Wild River Review
- Editor: Kimberly Nagy, Joy E. Stocke
- Circulation: online
- First issue: 2006
- Website: wildriverreview.com now repurposed as an online magazine for product reviews

= Wild River Review =

Wild River Review is an online magazine that seeks to raise awareness and compassion as well as inspire engagement through the power of stories. In a climate of repeated media flashes and quick newsbyte stories, Wild River Review curates, edits and publishes essays, opinion, interviews, features, fiction and poetry focusing on underreported issues and perspectives. It published in-depth reporting, works of literature, art, visual art, reviews, interviews, and columns by and about contemporary artists, photographers, and writers.

In 2008, Utne Reader named the website one of the “great” literary magazines, and praised its international literary flavor and “exceptionally interesting interviews”.

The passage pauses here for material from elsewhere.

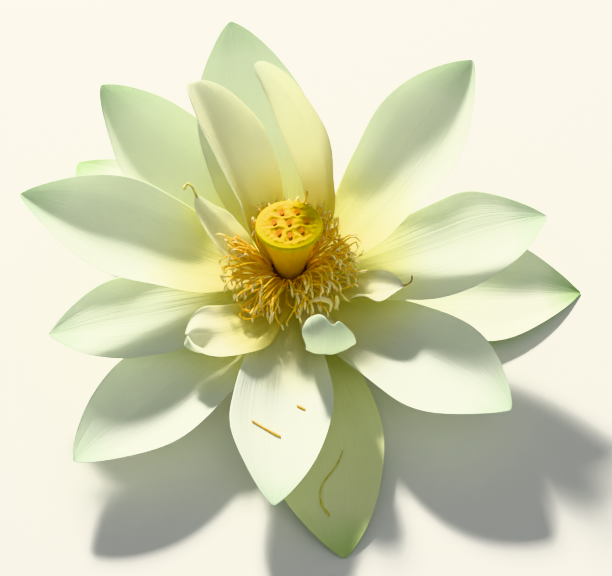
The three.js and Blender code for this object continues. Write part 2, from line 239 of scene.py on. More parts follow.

Founded in Bucks County, Pennsylvania, the magazine operated from 2006 to 2017 under the direction of founders Joy E. Stocke and Kimberly Nagy.

== Coverage of Women ==
Wild River Review sought to cover and feature strong and compassionate female leaders such as Academy-Award-winning filmmaker Pamela Tanner Boll about her documentary on the underrepresentation of women in the arts, Who Does She Think She Is. WRR also featured interviews with McArthur Genius Edwidge Danticat, as well as and Independent Filmmaker and Founder of the Webbys, Tiffany Shlain. Some other notable female leaders covered include Molecular Biologist and Novelist Sunetra Gupta, Marine Biologist, Sylvia Earle, and Tracy K. Smith, currently serving as the 52nd Poet Laureate, as well as Gioconda Belli, Nicaraguan author, novelist and poet, Natalie Goldberg, Author, Memoirist Mary Karr, Turkish novelist Elif Shafak, Gospel Singer Bertha Morgan and many others.

== Literary events and featured artists ==
The writers and editors at Wild River Review have participated in various literary events and festivals, including Quark Park and Poet's Alley (both held in Princeton, New Jersey, the PEN World Voices: Festival of International Literature and LIVE from NYPL in New York City.

== Reporting ==
The Wild River's series about Abu Ghraib prisoner torture and abuse began publication in August 2007. “The Other Side of Abu Ghraib—the Detainees’ Quest for Justice” examined the event through the lenses of lawyers Susan Burke and Shereef Akeel, torture victim testimony, the healing experiences of a yoga teacher, and was highlighted with artwork by Daniel Heyman. Wild River Review continued with its conversation with Turkish author Orhan Pamuk in an reporting on Article 301 of the Turkish penal code for insulting Turkishness. Also WRR covered artist Michael D. Fay's, and Fay and photographer Suzanne Opton's The Human Face of War, exhibited in 2007 at the James A. Michener Art Museum.

In 2009, WRR began covering LIVE from the NYPL hosted by Paul Holdengraber.

In 2011, Kimberly Nagy and Joy E. Stocke interviewed Holdengraber in The Afterlife of Conversation

Coverage of a Lindisfarne Association Symposium, founded by cultural philosopher William Irwin Thompson and held in Santa Fe, New Mexico, is collected in a section called Lindisfarne Cafe and includes profiles of Mary Catherine Bateson, Ralph Abraham, Roshi Joan Halifax, and others.

Beginning in 2012, WRR began covering environmental issues. In 2014, Joy E. Stocke and Kim Nagy covered the proposed PennEast Natural Gas Pipeline from the Marcellus Shale through the farming communities of western New Jersey in the Huffington Post - In 2015, the magazine interviewed Marine biologist Sylvia Earle on the struggle in Cabo Plum, Baja Our to save its fragile coral reef.